### WHAT TO PRODUCE
Check every line below for the word "from" and copy the ones that have it.
>> Begin WORKING DATA
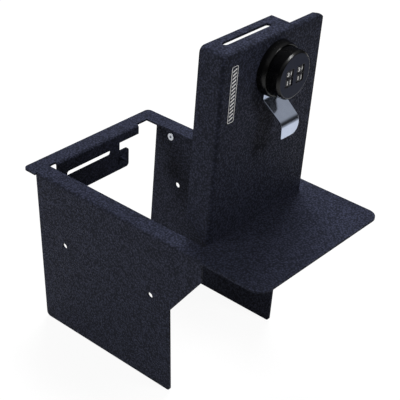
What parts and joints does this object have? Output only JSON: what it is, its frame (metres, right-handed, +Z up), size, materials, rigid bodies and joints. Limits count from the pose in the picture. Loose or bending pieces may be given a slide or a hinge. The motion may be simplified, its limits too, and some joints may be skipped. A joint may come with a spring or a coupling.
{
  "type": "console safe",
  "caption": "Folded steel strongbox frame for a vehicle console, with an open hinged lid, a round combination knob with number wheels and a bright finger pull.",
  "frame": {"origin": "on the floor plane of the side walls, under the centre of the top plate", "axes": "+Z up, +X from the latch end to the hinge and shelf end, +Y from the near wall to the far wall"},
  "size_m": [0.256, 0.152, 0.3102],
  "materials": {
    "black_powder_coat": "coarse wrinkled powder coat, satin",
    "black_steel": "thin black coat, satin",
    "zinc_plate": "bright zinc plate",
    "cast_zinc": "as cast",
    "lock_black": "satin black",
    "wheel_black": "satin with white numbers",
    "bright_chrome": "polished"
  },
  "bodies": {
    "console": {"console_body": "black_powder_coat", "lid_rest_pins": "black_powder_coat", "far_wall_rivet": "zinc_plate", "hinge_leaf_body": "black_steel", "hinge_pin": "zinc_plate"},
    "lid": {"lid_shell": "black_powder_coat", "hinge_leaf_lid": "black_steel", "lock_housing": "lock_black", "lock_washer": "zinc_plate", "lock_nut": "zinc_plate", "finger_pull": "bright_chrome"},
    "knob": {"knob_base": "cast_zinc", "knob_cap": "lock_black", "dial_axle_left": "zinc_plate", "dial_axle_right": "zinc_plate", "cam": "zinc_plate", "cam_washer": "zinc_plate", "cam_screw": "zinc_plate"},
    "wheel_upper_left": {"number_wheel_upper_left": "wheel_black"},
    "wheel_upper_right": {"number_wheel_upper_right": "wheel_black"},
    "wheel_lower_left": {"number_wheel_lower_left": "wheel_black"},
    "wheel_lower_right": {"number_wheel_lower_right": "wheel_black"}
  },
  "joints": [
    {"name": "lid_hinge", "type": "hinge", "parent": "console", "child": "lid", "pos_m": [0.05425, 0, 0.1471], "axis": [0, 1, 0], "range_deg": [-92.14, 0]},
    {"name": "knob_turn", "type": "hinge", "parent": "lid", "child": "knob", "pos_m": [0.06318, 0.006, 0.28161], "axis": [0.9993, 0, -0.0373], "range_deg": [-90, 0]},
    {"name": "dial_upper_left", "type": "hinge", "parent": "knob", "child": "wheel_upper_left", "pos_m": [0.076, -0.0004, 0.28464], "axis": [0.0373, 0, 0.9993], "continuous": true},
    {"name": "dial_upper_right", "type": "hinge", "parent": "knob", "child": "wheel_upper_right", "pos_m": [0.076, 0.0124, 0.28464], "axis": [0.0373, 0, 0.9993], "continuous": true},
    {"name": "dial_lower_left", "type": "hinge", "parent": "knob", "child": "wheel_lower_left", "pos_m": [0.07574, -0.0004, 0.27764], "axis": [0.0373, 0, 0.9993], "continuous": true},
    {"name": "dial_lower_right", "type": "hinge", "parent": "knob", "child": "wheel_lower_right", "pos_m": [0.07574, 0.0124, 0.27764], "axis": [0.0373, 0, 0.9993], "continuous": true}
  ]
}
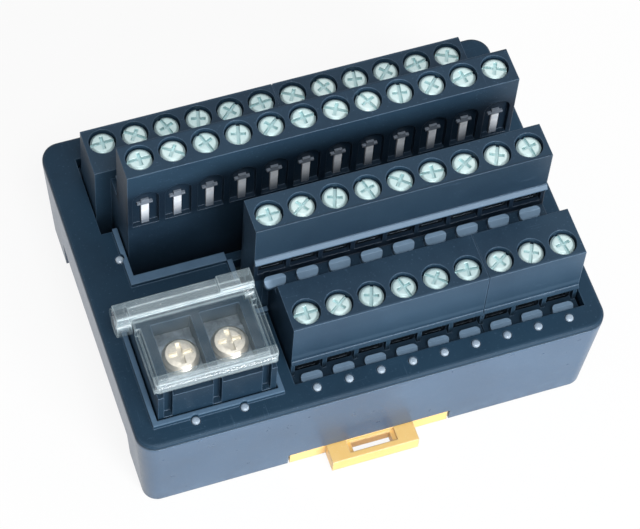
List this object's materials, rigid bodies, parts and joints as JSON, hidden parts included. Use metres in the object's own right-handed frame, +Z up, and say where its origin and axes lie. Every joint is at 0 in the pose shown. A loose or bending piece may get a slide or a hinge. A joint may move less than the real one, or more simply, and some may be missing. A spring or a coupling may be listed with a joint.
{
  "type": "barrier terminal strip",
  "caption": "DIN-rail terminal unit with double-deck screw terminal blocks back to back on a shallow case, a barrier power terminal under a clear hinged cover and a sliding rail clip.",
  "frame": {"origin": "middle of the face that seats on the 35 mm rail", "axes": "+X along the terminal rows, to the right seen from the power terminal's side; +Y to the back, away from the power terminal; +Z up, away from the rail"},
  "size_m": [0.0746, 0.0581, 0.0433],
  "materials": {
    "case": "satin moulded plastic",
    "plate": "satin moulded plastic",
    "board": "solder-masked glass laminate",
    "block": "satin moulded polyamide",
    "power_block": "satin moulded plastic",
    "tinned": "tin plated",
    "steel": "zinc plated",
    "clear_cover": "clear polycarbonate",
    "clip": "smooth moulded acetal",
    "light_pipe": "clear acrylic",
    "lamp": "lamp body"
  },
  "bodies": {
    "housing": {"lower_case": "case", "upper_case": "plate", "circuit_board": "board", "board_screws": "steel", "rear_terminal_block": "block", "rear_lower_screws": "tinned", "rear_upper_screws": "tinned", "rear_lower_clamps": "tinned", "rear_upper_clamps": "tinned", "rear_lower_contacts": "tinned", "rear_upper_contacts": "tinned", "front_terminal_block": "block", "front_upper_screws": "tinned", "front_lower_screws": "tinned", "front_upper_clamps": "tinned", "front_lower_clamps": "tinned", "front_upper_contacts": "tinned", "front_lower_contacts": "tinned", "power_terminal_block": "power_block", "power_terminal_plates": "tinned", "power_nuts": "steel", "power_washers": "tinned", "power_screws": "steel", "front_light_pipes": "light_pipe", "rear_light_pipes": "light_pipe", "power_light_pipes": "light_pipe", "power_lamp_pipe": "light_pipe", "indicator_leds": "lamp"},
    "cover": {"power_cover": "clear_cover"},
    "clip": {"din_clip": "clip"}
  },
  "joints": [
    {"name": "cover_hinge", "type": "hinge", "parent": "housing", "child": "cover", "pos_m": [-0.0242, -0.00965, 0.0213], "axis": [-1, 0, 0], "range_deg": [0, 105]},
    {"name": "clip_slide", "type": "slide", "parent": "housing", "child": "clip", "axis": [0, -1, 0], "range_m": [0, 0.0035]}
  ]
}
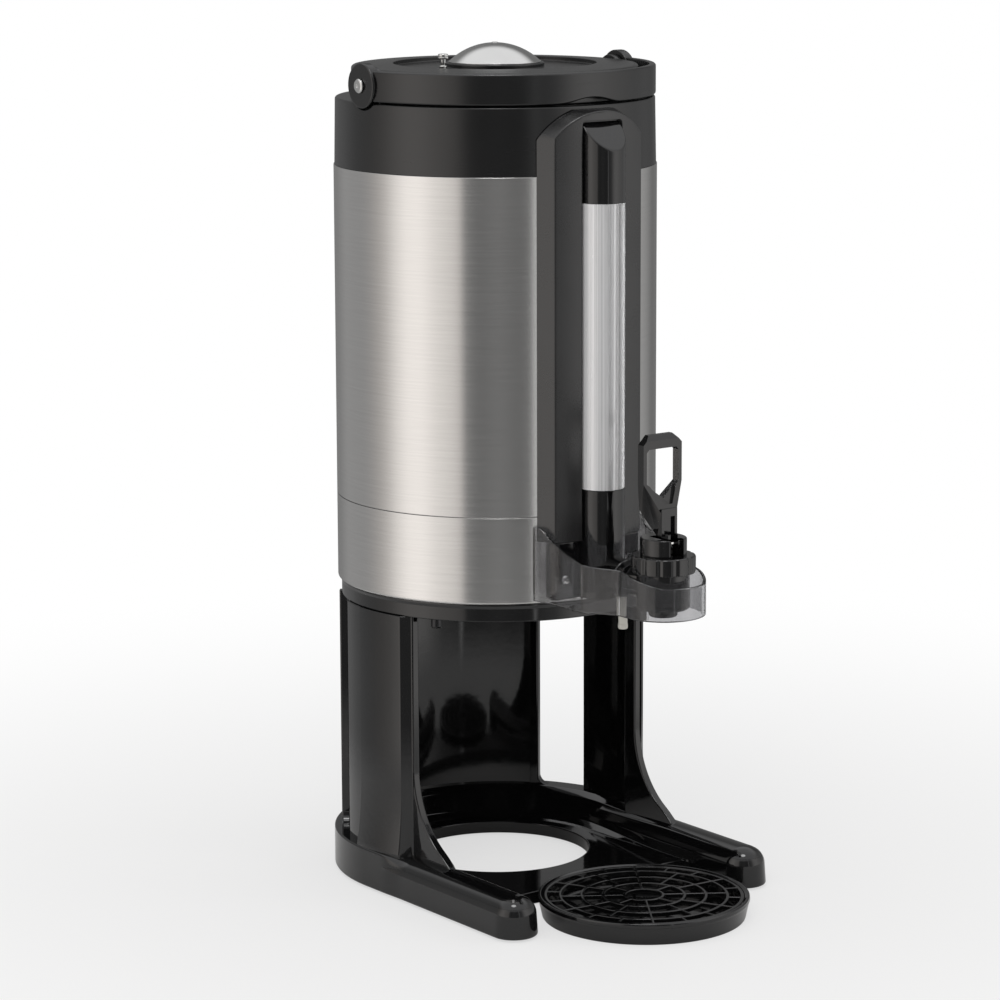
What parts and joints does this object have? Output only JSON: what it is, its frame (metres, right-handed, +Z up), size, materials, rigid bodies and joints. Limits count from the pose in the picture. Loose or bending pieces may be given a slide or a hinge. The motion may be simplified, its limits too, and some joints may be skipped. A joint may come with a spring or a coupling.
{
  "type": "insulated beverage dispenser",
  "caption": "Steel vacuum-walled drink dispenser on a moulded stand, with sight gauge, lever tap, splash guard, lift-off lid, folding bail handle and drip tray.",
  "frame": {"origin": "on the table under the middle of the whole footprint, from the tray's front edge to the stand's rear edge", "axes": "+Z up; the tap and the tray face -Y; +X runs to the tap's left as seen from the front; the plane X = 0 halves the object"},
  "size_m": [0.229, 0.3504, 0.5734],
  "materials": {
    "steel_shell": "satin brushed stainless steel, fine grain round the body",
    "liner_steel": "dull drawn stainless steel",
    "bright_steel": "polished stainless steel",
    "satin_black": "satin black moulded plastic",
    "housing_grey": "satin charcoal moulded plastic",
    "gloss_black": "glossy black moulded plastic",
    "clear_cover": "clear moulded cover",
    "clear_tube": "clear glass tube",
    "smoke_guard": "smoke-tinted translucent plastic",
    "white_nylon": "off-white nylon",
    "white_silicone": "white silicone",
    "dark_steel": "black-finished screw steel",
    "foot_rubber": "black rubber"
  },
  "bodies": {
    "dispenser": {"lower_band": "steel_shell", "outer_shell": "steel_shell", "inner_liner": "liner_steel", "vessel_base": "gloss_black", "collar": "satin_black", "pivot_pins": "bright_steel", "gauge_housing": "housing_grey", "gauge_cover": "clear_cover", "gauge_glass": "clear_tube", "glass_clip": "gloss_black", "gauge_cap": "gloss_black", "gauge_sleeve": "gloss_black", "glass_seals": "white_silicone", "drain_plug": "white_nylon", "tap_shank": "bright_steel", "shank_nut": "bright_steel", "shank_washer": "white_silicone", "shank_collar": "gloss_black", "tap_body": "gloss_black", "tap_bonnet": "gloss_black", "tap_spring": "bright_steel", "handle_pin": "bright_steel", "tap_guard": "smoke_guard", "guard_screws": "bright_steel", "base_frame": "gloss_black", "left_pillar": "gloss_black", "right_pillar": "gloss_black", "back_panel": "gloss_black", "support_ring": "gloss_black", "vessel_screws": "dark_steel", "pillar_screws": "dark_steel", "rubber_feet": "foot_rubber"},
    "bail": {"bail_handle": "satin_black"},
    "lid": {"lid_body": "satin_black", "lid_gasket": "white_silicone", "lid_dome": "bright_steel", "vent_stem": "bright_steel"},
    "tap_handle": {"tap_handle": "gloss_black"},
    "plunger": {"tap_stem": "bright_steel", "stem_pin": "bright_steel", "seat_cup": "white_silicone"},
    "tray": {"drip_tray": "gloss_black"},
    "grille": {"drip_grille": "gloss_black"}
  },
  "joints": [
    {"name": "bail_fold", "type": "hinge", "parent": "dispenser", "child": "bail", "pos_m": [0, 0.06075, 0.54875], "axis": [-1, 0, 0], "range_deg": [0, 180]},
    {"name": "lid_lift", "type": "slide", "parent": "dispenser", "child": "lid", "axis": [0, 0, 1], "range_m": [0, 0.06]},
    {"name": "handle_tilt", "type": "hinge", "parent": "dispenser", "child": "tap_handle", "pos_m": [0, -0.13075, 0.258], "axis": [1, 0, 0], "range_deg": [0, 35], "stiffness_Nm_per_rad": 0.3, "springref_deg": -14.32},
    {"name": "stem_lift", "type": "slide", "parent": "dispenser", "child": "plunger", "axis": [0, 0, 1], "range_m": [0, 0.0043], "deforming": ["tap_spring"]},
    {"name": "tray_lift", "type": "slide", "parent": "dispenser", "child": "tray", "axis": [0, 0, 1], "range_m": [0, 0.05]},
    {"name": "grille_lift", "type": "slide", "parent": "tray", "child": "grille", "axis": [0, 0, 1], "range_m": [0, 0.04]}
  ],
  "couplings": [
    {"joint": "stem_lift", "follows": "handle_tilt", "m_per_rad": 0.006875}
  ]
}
>> End WORKING DATA
### SOLUTION FOR THIS EXERCISE
What parts and joints does this object have? Output only JSON: what it is, its frame (metres, right-handed, +Z up), size, materials, rigid bodies and joints. Limits count from the pose in the picture. Loose or bending pieces may be given a slide or a hinge. The motion may be simplified, its limits too, and some joints may be skipped. A joint may come with a spring or a coupling.
  "frame": {"origin": "on the floor plane of the side walls, under the centre of the top plate", "axes": "+Z up, +X from the latch end to the hinge and shelf end, +Y from the near wall to the far wall"},
  "frame": {"origin": "middle of the face that seats on the 35 mm rail", "axes": "+X along the terminal rows, to the right seen from the power terminal's side; +Y to the back, away from the power terminal; +Z up, away from the rail"},
What parts and joints does this object have? Output only JSON: what it is, its frame (metres, right-handed, +Z up), size, materials, rigid bodies and joints. Limits count from the pose in the picture. Loose or bending pieces may be given a slide or a hinge. The motion may be simplified, its limits too, and some joints may be skipped. A joint may come with a spring or a coupling.
  "frame": {"origin": "on the table under the middle of the whole footprint, from the tray's front edge to the stand's rear edge", "axes": "+Z up; the tap and the tray face -Y; +X runs to the tap's left as seen from the front; the plane X = 0 halves the object"},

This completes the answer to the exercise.